Heavy Approach Plus Volley Finish — the primary pattern for baseline-dominant players. A heavy topspin groundstroke, typically cross-court to the backhand corner, forces a defensive short ball. The approach shot is hit at 70–80% pace, prioritising depth and spin over velocity to pin the opponent deep and create the short reply. The player closes immediately after the approach, arriving at the kill zone before the opponent's defensive ball crosses the net.

Sneak Attack Sequence — the highest-surprise net entry. Reading a weak second serve from the returner's position, the player steps inside the baseline as the serve bounces, drives a compact low return cross-court, and closes the net immediately. The server, still returning to baseline from their service motion, faces a ball arriving at their feet from net range before they have established their rally position. See Sneak Attack.

Transition Zone Half-Volley Approach — the most sophisticated entry. When a ball lands short in the transition zone, the player executes the half-volley with forward momentum rather than stopping to play the ball. The half-volley lands deep, and the forward movement continues to the kill zone. The opponent faces both the quality of the half-volley and the speed of arrival — without the preparation time a deliberate approach would have given them.

Return-and-Volley on Second Serve — a tactical resurgence in 2024–2026. Modern polyester string technology allows extreme dip on the return, forcing the server to hit upward from a low contact point. The execution requires a compact, accurate return to the server's feet combined with immediate forward movement. See Return-and-Volley.


Biomechanical Recalibration

The transition from baseline to net requires an immediate shift in mechanics. At the baseline, tennis is a game of angular momentum, rotational torque, and long kinetic chain sequencing. At the net, the physics shift toward linear momentum transfer, geometric stabilisation, and ultra-fast visual processing. The "sword" mentality of the baseline gives way to a "shield" mentality at net: absorb and redirect rather than generate.
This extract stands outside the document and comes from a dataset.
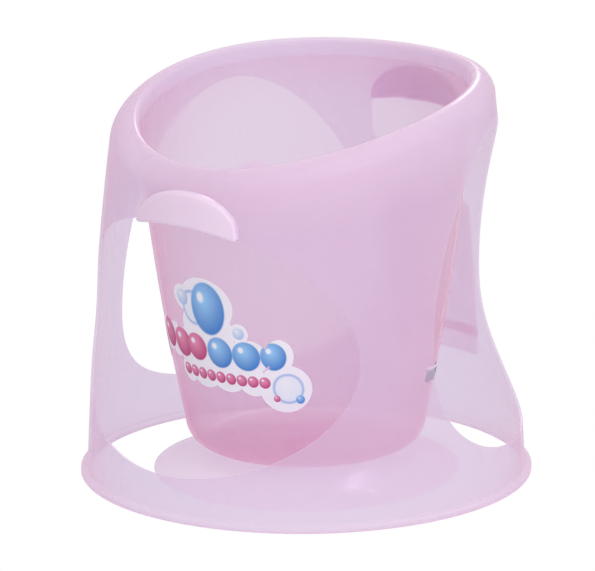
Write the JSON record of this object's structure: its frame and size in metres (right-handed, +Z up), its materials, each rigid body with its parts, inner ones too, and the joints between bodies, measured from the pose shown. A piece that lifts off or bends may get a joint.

The most common error is carrying the baseline swing mentality into the service box — the Groundstroke Engram problem — producing volleys with a backswing that extends beyond the 150ms execution window. See Spatial Gating (Basal Ganglia vault).


The Transition Zone (No-Man's Land)

The transition zone — between the service line and the baseline — was historically treated as a place to avoid: neither a reliable baseline position nor a safe net position. The 2026 model reclaims it. Modern players train the half-volley specifically, treating the transition zone as a productive forward position rather than a space to pass through as quickly as possible.

A well-executed half-volley from mid-court continuing forward creates a net approach the opponent has not had time to prepare for — more sophisticated and harder to read than a telegraphed run from the baseline.


Training

The Game of 7: 3 baseline groundstrokes → 1 approach shot → 3 consecutive volleys. Each successful 7-shot sequence equals one point. Any single miss loses the point, simulating the emotional cost of squandering a net approach in a match.

The Earn Your Way to the Net Protocol: one player (Attacker) must construct the baseline point to earn a short ball, then transition forward. Only the Attacker can score. If they lose the point at the net, positions swap. Forces the baseline player to find the exact balance between aggression and safety before committing.

The Shadow Net Drill: from the baseline, sprint forward on a signal and reach the kill zone (2–3 metres from the net) before a second signal sounds. The second signal represents the approximate arrival time of a well-struck passing shot. Players who don't reach the kill zone within the window are closing too slowly and will be passed from winnable positions.